◆ Set problem ◆
Find the lines with the string "frame" and return them.

JSON records of objects:
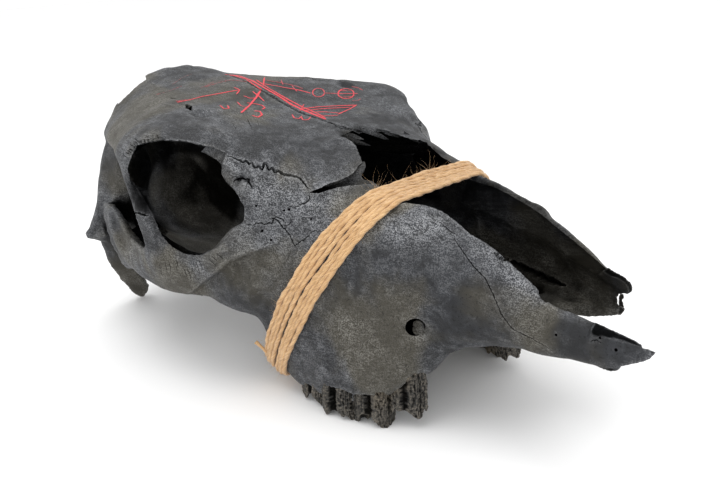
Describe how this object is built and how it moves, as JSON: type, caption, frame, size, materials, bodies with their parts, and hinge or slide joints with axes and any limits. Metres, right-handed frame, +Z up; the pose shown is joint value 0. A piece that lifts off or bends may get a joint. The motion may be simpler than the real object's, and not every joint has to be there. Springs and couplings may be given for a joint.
{
  "type": "cow skull",
  "caption": "Blackened cattle skull without its lower jaw, bound round the snout with a band of jute twine, lying on its cheek teeth.",
  "frame": {"origin": "middle of the skull's bounding box, at the surface that it lies on", "axes": "+Z up from that surface, -Y towards the muzzle, +X towards the skull's left side"},
  "size_m": [0.181, 0.3677, 0.1497],
  "materials": {
    "blackened_bone": "matt, dry, fibrous bone stained black",
    "blackened_enamel": "worn enamel stained black, slightly satin",
    "jute": "natural golden jute, hairy"
  },
  "bodies": {
    "root": {"cranium": "blackened_bone", "incisive_right": "blackened_bone", "incisive_left": "blackened_bone", "tooth_right_1": "blackened_enamel", "tooth_right_2": "blackened_enamel", "tooth_right_3": "blackened_enamel", "tooth_right_4": "blackened_enamel", "tooth_left_1": "blackened_enamel", "tooth_left_2": "blackened_enamel", "tooth_left_3": "blackened_enamel", "tooth_left_4": "blackened_enamel", "twine": "jute"}
  },
  "joints": []
}
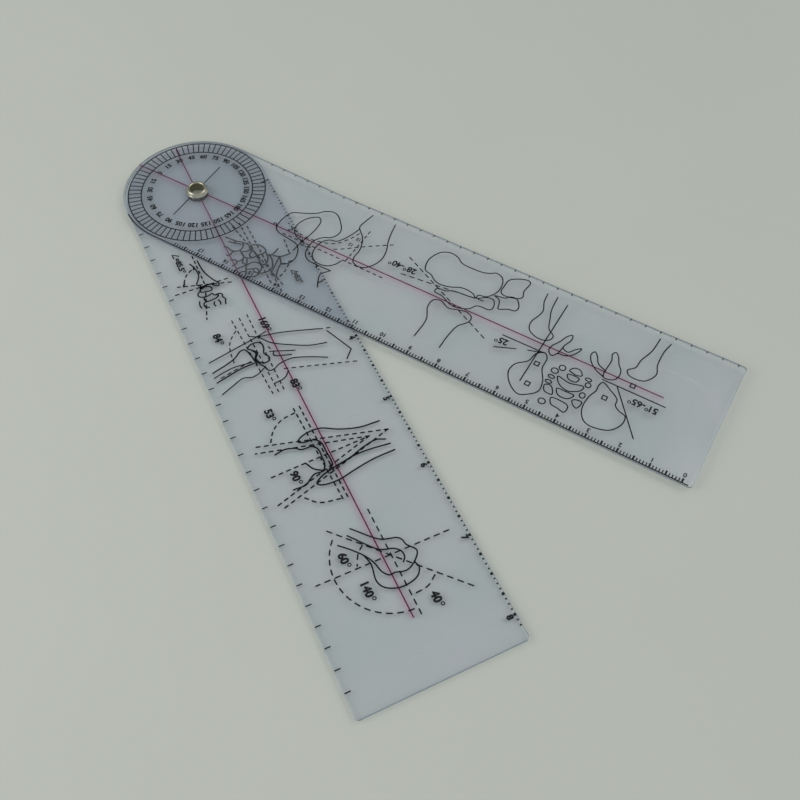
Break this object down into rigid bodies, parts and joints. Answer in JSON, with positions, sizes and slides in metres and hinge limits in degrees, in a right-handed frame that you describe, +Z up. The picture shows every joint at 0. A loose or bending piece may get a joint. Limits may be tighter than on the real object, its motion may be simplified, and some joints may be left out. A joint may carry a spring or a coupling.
{
  "type": "goniometer",
  "caption": "Clear flat goniometer with a full-circle degree dial, a centimetre scale and an inch scale, its arms turning on a hollow eyelet, for measuring how far a joint bends",
  "frame": {"origin": "on the eyelet's axis, midway between the two arms, which is inside the eyelet's bore", "axes": "+Z goes up through the dial arm to the eyelet's domed flange; +X runs along the dial arm to its square end; +Y goes to the dial arm's plain edge, away from its centimetre scale"},
  "size_m": [0.2161, 0.1525, 0.0034],
  "materials": {
    "clear_plastic": "clear flexible vinyl sheet with a faint blue tint, glossy, fine handling scuffs",
    "eyelet_metal": "nickel-plated brass, bright and slightly warm",
    "black_ink": "screen-printed ink, semi-matt",
    "red_ink": "screen-printed ink, semi-matt, slightly see-through"
  },
  "bodies": {
    "dial_arm": {"dial_arm": "clear_plastic", "eyelet": "eyelet_metal", "outer_ring": "black_ink", "inner_ring": "black_ink", "degree_ticks": "black_ink", "ninety_line": "black_ink", "dial_centre_line": "red_ink", "scale_edge_line": "black_ink", "millimetre_ticks": "black_ink", "centimetre_ticks": "black_ink", "fifth_inch_ticks": "black_ink"},
    "inch_arm": {"inch_arm": "clear_plastic", "inch_centre_line": "red_ink", "sixteenth_inch_dots": "black_ink", "quarter_inch_dots": "black_ink", "quarter_inch_ticks": "black_ink"}
  },
  "joints": [
    {"name": "arm_pivot", "type": "hinge", "parent": "dial_arm", "child": "inch_arm", "pos_m": [0, 0, 0], "axis": [0, 0, 1], "continuous": true}
  ]
}
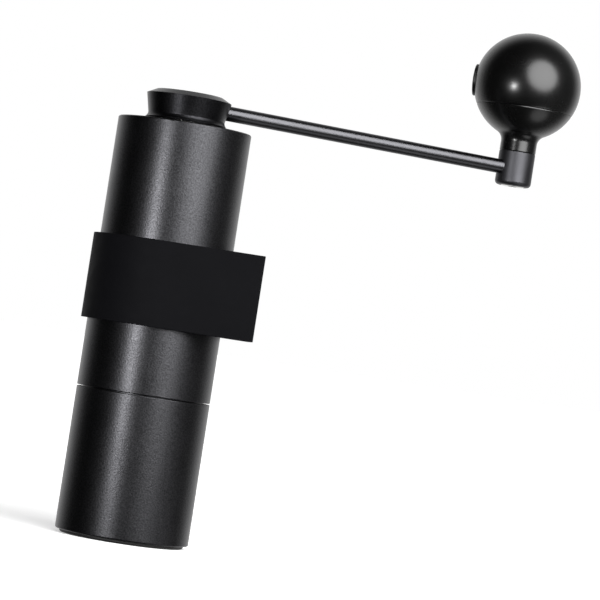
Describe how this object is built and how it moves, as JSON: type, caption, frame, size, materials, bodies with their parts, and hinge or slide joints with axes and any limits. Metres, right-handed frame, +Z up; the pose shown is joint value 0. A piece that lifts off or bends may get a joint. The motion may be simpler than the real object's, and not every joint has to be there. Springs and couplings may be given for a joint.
{
  "type": "hand crank coffee grinder",
  "caption": "Slim cylindrical hand crank coffee grinder: metal barrel with a conical burr set, screw-off grounds cup, grip band with a pocket, and a lift-off crank with a ball knob.",
  "frame": {"origin": "centre of the foot pad's lower face, on the surface that the grinder stands on", "axes": "+Z up along the barrel's axis; +X along the crank arm at rest, from the barrel to the knob"},
  "size_m": [0.1768, 0.0618, 0.1998],
  "materials": {
    "blasted_anodised": "bead-blasted and black anodised",
    "turned_anodised": "turned and black anodised, satin",
    "inner_anodised": "turned and black anodised",
    "dial_aluminium": "turned, clear anodised",
    "gloss_black_rod": "gloss black",
    "knob_black": "smooth satin black",
    "plug_black": "fine matt black",
    "band_silicone": "moulded, matt black",
    "pad_rubber": "moulded, matt black",
    "seal_silicone": "moulded, translucent grey",
    "burr_steel": "ground and hardened",
    "shaft_steel": "ground stainless steel",
    "bearing_steel": "polished bearing steel",
    "spring_steel": "drawn spring steel",
    "fastener_steel": "polished stainless steel",
    "bush_plastic": "natural acetal"
  },
  "bodies": {
    "barrel": {"barrel_tube": "blasted_anodised", "burr_sleeve": "inner_anodised", "cup_seal_ring": "seal_silicone", "ring_burr": "burr_steel", "ring_burr_screws": "fastener_steel", "lower_bearing_carrier": "inner_anodised", "upper_bearing_carrier": "inner_anodised", "lower_bearing_outer_race": "bearing_steel", "upper_bearing_outer_race": "bearing_steel"},
    "spindle": {"drive_shaft": "shaft_steel", "lower_bearing_inner_race": "bearing_steel", "upper_bearing_inner_race": "bearing_steel", "lower_bearing_balls": "bearing_steel", "upper_bearing_balls": "bearing_steel", "shaft_clips": "spring_steel", "spring_washer": "shaft_steel", "preload_spring": "spring_steel"},
    "cone": {"cone_burr": "burr_steel", "click_plate": "shaft_steel"},
    "dial": {"adjust_dial": "dial_aluminium", "detent_balls": "bearing_steel", "detent_springs": "spring_steel"},
    "crank": {"hub_shell": "blasted_anodised", "hub_cap": "turned_anodised", "hub_screw": "fastener_steel", "hub_socket": "shaft_steel", "lid_clip": "spring_steel", "arm_grub_screw": "fastener_steel", "arm_rod": "gloss_black_rod", "arm_end_post": "turned_anodised", "knob_axle": "fastener_steel", "axle_washer": "shaft_steel", "axle_nut": "fastener_steel"},
    "knob": {"knob_stem": "knob_black", "knob_dome": "knob_black", "knob_side_plug": "plug_black", "knob_bushes": "bush_plastic"},
    "lid": {"hopper_lid": "turned_anodised", "lid_gasket": "seal_silicone", "lid_bush": "bush_plastic"},
    "cup_base": {"foot_pad": "pad_rubber"},
    "cup": {"grounds_cup": "blasted_anodised"},
    "band": {"grip_band": "band_silicone"}
  },
  "joints": [
    {"name": "crank_turn", "type": "hinge", "parent": "barrel", "child": "spindle", "pos_m": [0, 0, 0.1], "axis": [0, 0, -1], "continuous": true},
    {"name": "burr_shift", "type": "slide", "parent": "spindle", "child": "cone", "axis": [0, 0, -1], "range_m": [0, 0.0015], "deforming": ["preload_spring"]},
    {"name": "dial_turn", "type": "hinge", "parent": "cone", "child": "dial", "pos_m": [0, 0, 0.045], "axis": [0, 0, -1], "range_deg": [0, 720]},
    {"name": "crank_lift", "type": "slide", "parent": "spindle", "child": "crank", "axis": [0, 0, 1], "range_m": [0, 0.03]},
    {"name": "lid_lift", "type": "slide", "parent": "barrel", "child": "lid", "axis": [0, 0, 1], "range_m": [0, 0.03]},
    {"name": "knob_spin", "type": "hinge", "parent": "crank", "child": "knob", "pos_m": [0.1323, 0, 0.165], "axis": [0, 0, 1], "continuous": true},
    {"name": "cup_pull_off", "type": "slide", "parent": "barrel", "child": "cup_base", "axis": [0, 0, -1], "range_m": [0, 0.055]},
    {"name": "cup_unscrew", "type": "hinge", "parent": "cup_base", "child": "cup", "pos_m": [0, 0, 0.025], "axis": [0, 0, -1], "range_deg": [0, 1080]},
    {"name": "band_slide", "type": "slide", "parent": "barrel", "child": "band", "axis": [0, 0, 1], "range_m": [-0.022, 0.04]}
  ],
  "couplings": [
    {"joint": "burr_shift", "follows": "dial_turn", "m_per_rad": 0.00011937},
    {"joint": "lid_lift", "follows": "crank_lift", "ratio": 1}
  ]
}
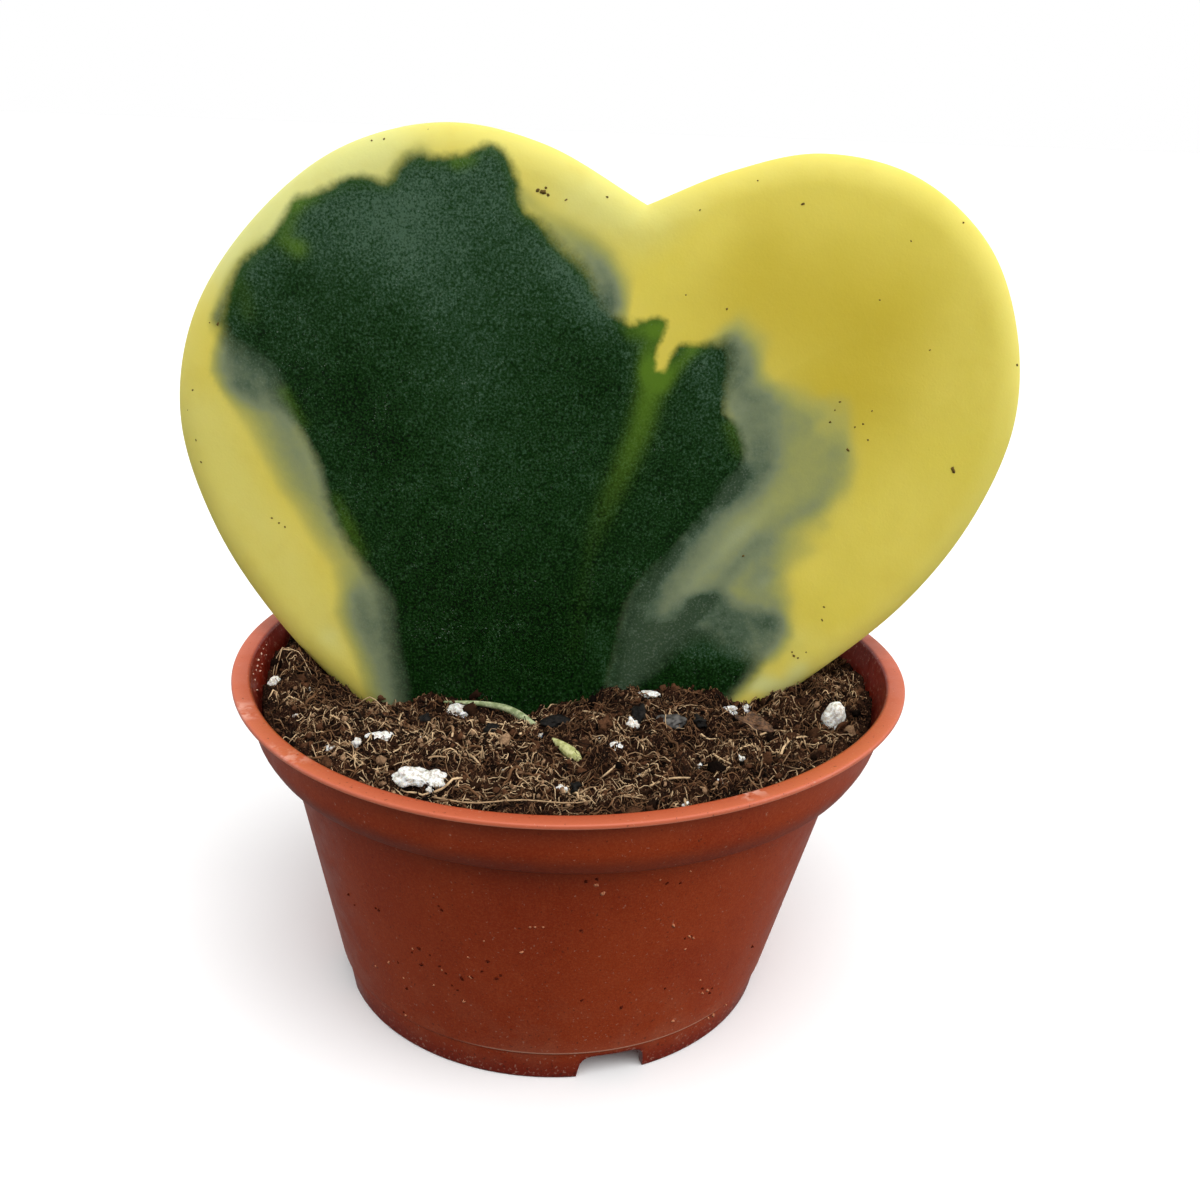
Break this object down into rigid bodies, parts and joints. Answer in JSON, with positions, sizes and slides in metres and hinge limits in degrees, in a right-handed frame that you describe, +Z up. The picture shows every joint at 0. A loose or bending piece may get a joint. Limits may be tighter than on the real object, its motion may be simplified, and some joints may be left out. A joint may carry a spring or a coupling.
{
  "type": "potted hoya plant",
  "caption": "Single thick heart-shaped succulent leaf standing notch up in the soil of a small flanged nursery pot with a gapped foot ring.",
  "frame": {"origin": "on the ground, at the middle of the plant's box seen from above", "axes": "+Z up, X across the leaf's blade, the leaf's patterned face and the front towards -Y"},
  "size_m": [0.0734, 0.06, 0.0764],
  "materials": {
    "terracotta_plastic": "satin moulded plastic, terracotta brown",
    "peat_and_coir": "loose peat with coir fibres",
    "variegated_blade": "smooth fleshy leaf, yellow edge and dark green middle",
    "perlite": "rough white foamed mineral",
    "grey_stone": "dull blue-grey chip",
    "charred_bark": "black bark",
    "brown_bark": "brown papery bark",
    "dry_green_stalk": "dry green plant stalk",
    "bud_husk": "ribbed yellow-green husk"
  },
  "bodies": {
    "root": {"pot": "terracotta_plastic", "soil": "peat_and_coir", "leaf": "variegated_blade", "perlite_1": "perlite", "perlite_2": "perlite", "perlite_3": "perlite", "perlite_4": "perlite", "perlite_5": "perlite", "perlite_6": "perlite", "perlite_7": "perlite", "perlite_8": "perlite", "stone_chip": "grey_stone", "bark_chip": "charred_bark", "bark_flake": "brown_bark", "green_stalk": "dry_green_stalk", "green_bud": "bud_husk"}
  },
  "joints": []
}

◆ Exercise result ◆
Describe how this object is built and how it moves, as JSON: type, caption, frame, size, materials, bodies with their parts, and hinge or slide joints with axes and any limits. Metres, right-handed frame, +Z up; the pose shown is joint value 0. A piece that lifts off or bends may get a joint. The motion may be simpler than the real object's, and not every joint has to be there. Springs and couplings may be given for a joint.
  "frame": {"origin": "middle of the skull's bounding box, at the surface that it lies on", "axes": "+Z up from that surface, -Y towards the muzzle, +X towards the skull's left side"},
Break this object down into rigid bodies, parts and joints. Answer in JSON, with positions, sizes and slides in metres and hinge limits in degrees, in a right-handed frame that you describe, +Z up. The picture shows every joint at 0. A loose or bending piece may get a joint. Limits may be tighter than on the real object, its motion may be simplified, and some joints may be left out. A joint may carry a spring or a coupling.
  "frame": {"origin": "on the eyelet's axis, midway between the two arms, which is inside the eyelet's bore", "axes": "+Z goes up through the dial arm to the eyelet's domed flange; +X runs along the dial arm to its square end; +Y goes to the dial arm's plain edge, away from its centimetre scale"},
Describe how this object is built and how it moves, as JSON: type, caption, frame, size, materials, bodies with their parts, and hinge or slide joints with axes and any limits. Metres, right-handed frame, +Z up; the pose shown is joint value 0. A piece that lifts off or bends may get a joint. The motion may be simpler than the real object's, and not every joint has to be there. Springs and couplings may be given for a joint.
  "frame": {"origin": "centre of the foot pad's lower face, on the surface that the grinder stands on", "axes": "+Z up along the barrel's axis; +X along the crank arm at rest, from the barrel to the knob"},
Break this object down into rigid bodies, parts and joints. Answer in JSON, with positions, sizes and slides in metres and hinge limits in degrees, in a right-handed frame that you describe, +Z up. The picture shows every joint at 0. A loose or bending piece may get a joint. Limits may be tighter than on the real object, its motion may be simplified, and some joints may be left out. A joint may carry a spring or a coupling.
  "frame": {"origin": "on the ground, at the middle of the plant's box seen from above", "axes": "+Z up, X across the leaf's blade, the leaf's patterned face and the front towards -Y"},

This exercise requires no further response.